──────── Available records ────────

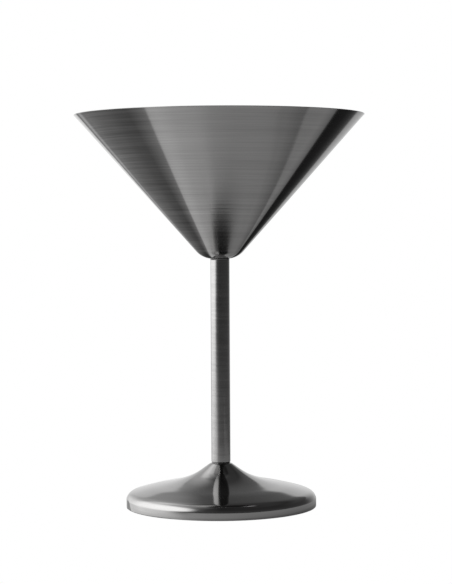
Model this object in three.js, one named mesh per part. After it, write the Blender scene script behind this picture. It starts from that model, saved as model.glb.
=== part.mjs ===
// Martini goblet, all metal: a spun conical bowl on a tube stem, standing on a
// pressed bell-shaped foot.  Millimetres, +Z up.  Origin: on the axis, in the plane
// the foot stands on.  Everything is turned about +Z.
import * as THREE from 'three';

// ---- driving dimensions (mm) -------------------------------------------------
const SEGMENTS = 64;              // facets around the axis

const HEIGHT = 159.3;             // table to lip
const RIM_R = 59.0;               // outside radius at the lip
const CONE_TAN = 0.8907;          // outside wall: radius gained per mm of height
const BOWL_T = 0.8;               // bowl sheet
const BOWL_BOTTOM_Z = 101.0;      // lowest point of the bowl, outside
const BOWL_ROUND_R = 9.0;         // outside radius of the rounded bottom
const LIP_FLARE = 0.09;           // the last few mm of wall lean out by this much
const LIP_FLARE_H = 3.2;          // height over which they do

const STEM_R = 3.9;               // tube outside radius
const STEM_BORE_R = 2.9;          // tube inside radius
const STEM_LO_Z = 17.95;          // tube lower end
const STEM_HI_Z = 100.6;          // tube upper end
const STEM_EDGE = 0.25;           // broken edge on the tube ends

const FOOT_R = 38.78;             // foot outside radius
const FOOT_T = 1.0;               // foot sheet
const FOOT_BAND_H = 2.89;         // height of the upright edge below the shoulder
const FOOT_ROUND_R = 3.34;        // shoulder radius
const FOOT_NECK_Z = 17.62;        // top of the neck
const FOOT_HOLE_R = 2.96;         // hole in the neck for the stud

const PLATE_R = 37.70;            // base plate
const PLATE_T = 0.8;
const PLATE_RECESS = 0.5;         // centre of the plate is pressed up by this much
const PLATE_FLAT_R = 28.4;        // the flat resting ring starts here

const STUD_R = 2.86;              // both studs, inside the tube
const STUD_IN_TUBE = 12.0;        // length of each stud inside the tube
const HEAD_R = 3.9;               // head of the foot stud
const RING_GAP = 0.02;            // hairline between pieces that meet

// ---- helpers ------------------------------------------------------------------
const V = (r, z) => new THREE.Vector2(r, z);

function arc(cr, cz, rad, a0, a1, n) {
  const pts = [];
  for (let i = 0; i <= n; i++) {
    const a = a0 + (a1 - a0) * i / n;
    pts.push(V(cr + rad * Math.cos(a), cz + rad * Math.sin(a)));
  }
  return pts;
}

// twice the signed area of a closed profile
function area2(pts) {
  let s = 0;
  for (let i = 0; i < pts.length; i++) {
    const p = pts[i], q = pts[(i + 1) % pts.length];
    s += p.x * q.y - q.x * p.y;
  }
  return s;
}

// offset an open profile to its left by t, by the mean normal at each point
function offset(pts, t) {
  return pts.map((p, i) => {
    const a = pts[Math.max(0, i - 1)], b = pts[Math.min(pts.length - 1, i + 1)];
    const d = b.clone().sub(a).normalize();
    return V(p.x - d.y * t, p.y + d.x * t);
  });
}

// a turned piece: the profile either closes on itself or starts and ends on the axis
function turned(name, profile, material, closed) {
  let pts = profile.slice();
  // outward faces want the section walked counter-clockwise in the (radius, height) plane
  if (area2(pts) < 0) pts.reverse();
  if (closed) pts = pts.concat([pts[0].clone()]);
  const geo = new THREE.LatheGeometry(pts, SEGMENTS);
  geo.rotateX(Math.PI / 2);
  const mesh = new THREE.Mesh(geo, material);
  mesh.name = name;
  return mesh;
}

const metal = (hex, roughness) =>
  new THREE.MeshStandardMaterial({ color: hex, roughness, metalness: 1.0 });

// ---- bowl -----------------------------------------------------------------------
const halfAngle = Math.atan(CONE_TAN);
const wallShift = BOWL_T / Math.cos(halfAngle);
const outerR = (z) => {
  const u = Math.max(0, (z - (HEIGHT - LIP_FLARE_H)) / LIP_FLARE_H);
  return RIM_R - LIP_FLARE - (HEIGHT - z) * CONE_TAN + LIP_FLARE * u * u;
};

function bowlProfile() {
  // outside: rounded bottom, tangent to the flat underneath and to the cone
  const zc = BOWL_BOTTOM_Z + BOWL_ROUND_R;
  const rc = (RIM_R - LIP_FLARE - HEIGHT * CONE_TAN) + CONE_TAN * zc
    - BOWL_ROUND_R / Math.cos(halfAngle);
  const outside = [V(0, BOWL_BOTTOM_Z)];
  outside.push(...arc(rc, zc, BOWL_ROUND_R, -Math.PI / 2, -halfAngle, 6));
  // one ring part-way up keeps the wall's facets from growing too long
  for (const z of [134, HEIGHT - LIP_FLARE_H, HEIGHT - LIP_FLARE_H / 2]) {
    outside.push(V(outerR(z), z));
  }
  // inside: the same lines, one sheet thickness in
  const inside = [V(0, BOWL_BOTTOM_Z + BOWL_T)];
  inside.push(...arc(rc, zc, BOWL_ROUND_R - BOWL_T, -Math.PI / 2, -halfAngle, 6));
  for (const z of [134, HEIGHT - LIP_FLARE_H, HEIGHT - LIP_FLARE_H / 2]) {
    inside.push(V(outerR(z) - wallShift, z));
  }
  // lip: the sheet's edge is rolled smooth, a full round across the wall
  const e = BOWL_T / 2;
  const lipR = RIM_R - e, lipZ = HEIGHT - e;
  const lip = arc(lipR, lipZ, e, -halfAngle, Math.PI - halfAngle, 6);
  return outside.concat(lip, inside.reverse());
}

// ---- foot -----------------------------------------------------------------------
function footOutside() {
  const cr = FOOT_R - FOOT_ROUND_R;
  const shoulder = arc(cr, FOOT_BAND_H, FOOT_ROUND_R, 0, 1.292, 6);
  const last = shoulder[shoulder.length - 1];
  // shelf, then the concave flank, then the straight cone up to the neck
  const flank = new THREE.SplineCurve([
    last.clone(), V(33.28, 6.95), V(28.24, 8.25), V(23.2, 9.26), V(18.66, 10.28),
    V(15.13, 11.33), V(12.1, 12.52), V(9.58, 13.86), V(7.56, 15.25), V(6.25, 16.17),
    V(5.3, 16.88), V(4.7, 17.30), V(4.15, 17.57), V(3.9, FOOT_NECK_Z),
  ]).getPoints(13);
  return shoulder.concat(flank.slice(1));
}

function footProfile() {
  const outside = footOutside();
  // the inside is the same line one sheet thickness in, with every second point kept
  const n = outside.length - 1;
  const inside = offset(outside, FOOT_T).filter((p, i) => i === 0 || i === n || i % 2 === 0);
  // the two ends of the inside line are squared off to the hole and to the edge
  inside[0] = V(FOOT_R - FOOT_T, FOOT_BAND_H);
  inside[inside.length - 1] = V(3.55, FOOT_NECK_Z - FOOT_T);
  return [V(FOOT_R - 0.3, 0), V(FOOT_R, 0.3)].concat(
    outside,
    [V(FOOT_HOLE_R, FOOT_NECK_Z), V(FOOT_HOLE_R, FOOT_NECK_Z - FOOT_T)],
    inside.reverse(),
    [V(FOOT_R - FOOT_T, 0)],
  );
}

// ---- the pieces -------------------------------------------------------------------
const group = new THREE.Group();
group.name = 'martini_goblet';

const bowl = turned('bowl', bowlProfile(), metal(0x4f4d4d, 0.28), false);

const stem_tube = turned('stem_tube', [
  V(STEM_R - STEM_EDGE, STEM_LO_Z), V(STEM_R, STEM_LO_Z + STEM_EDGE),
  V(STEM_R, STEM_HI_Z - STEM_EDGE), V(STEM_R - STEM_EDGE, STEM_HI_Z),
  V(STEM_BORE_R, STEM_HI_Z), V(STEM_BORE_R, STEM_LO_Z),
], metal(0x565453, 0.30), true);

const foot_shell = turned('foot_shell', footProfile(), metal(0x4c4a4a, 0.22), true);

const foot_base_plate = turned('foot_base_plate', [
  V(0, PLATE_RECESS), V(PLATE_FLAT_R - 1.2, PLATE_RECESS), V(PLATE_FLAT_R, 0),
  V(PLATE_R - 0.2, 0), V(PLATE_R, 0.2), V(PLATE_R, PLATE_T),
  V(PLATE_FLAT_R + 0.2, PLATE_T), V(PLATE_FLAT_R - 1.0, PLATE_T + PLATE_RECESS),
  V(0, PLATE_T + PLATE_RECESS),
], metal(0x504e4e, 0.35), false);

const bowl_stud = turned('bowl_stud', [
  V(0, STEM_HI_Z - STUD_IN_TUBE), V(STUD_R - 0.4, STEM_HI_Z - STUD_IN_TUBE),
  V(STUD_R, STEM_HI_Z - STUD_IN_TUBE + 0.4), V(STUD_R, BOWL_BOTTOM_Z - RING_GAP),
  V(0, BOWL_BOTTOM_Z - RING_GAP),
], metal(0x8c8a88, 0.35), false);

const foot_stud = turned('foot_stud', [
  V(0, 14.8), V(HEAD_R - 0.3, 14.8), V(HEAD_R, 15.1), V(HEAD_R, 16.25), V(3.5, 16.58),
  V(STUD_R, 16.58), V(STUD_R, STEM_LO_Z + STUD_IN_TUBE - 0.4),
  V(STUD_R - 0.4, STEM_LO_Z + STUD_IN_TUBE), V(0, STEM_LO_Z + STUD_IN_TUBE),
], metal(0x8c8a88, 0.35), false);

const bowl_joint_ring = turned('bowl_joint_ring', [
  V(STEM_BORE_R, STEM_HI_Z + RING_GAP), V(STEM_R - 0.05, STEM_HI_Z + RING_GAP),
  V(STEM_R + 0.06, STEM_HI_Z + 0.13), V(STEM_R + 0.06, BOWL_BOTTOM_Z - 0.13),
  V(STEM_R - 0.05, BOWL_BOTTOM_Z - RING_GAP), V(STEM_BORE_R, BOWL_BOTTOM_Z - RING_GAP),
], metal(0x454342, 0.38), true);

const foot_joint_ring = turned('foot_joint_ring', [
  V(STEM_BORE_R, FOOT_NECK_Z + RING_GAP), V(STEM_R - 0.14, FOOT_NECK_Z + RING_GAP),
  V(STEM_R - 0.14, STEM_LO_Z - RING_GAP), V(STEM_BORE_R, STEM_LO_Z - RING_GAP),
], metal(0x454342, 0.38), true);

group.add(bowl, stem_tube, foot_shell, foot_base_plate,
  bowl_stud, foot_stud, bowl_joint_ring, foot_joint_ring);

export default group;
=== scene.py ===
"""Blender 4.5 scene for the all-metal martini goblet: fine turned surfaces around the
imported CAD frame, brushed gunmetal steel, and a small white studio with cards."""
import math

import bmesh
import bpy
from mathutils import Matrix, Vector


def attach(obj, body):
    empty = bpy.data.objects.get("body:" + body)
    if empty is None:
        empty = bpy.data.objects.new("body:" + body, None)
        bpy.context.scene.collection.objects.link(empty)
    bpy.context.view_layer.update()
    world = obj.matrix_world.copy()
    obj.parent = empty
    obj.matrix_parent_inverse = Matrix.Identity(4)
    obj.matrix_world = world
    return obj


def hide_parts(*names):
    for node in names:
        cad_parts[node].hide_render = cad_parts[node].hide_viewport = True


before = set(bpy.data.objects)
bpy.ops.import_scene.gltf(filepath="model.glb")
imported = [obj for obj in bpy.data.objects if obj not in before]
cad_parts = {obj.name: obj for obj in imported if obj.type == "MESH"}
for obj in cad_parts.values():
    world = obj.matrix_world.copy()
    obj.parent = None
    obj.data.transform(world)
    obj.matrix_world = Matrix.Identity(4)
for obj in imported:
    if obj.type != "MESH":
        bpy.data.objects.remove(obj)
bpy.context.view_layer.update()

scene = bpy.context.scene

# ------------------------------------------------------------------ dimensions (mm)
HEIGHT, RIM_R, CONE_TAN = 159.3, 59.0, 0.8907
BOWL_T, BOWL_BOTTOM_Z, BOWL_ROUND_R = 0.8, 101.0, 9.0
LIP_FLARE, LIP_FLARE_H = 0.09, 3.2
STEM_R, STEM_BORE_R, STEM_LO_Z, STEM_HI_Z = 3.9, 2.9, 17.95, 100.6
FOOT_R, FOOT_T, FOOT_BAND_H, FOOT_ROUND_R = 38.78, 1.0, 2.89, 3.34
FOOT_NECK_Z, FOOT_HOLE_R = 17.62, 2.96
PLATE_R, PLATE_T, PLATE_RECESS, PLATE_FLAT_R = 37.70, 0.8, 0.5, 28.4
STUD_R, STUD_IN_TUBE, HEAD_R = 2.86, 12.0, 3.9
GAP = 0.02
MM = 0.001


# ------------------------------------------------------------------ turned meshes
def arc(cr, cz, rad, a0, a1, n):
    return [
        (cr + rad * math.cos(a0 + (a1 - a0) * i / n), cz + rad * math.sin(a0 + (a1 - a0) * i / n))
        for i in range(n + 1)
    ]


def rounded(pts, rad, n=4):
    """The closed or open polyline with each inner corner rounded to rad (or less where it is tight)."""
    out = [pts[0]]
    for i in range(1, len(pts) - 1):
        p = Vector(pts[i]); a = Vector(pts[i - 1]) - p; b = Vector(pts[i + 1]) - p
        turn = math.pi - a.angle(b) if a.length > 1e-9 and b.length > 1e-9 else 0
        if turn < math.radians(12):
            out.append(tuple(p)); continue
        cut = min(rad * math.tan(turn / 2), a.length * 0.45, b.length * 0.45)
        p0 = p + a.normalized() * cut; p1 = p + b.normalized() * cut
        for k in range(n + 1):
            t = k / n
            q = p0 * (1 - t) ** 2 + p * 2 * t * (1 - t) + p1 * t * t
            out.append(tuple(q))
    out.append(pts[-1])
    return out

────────
──────── Available records ────────

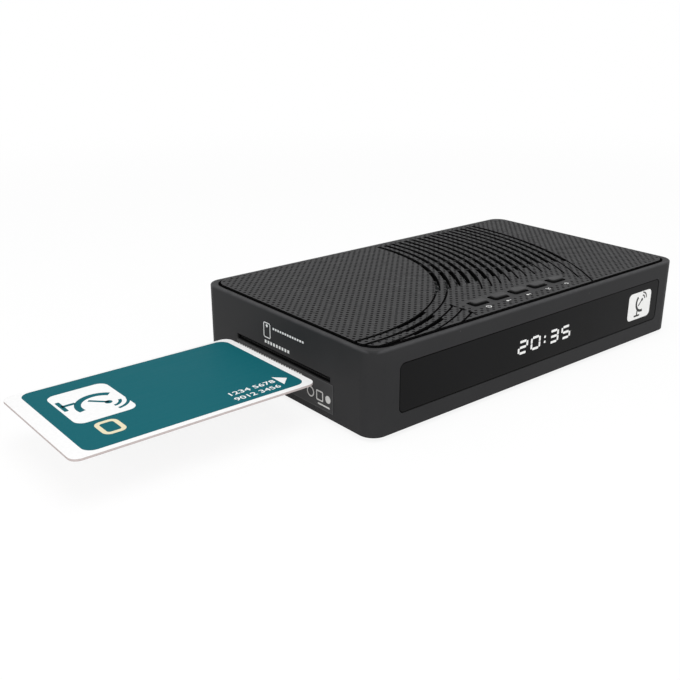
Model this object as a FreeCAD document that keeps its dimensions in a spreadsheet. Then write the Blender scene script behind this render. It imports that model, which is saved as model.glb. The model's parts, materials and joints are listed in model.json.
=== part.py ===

────────

[Work required]
Your output shall consist solely of the lines from the line with "Model this object in" to the line with "const SEGMENTS = 64;", reproduced exactly, both ends included.

[Response to this exercise]
Model this object in three.js, one named mesh per part. After it, write the Blender scene script behind this picture. It starts from that model, saved as model.glb.
=== part.mjs ===
// Martini goblet, all metal: a spun conical bowl on a tube stem, standing on a
// pressed bell-shaped foot.  Millimetres, +Z up.  Origin: on the axis, in the plane
// the foot stands on.  Everything is turned about +Z.
import * as THREE from 'three';

// ---- driving dimensions (mm) -------------------------------------------------
const SEGMENTS = 64;              // facets around the axis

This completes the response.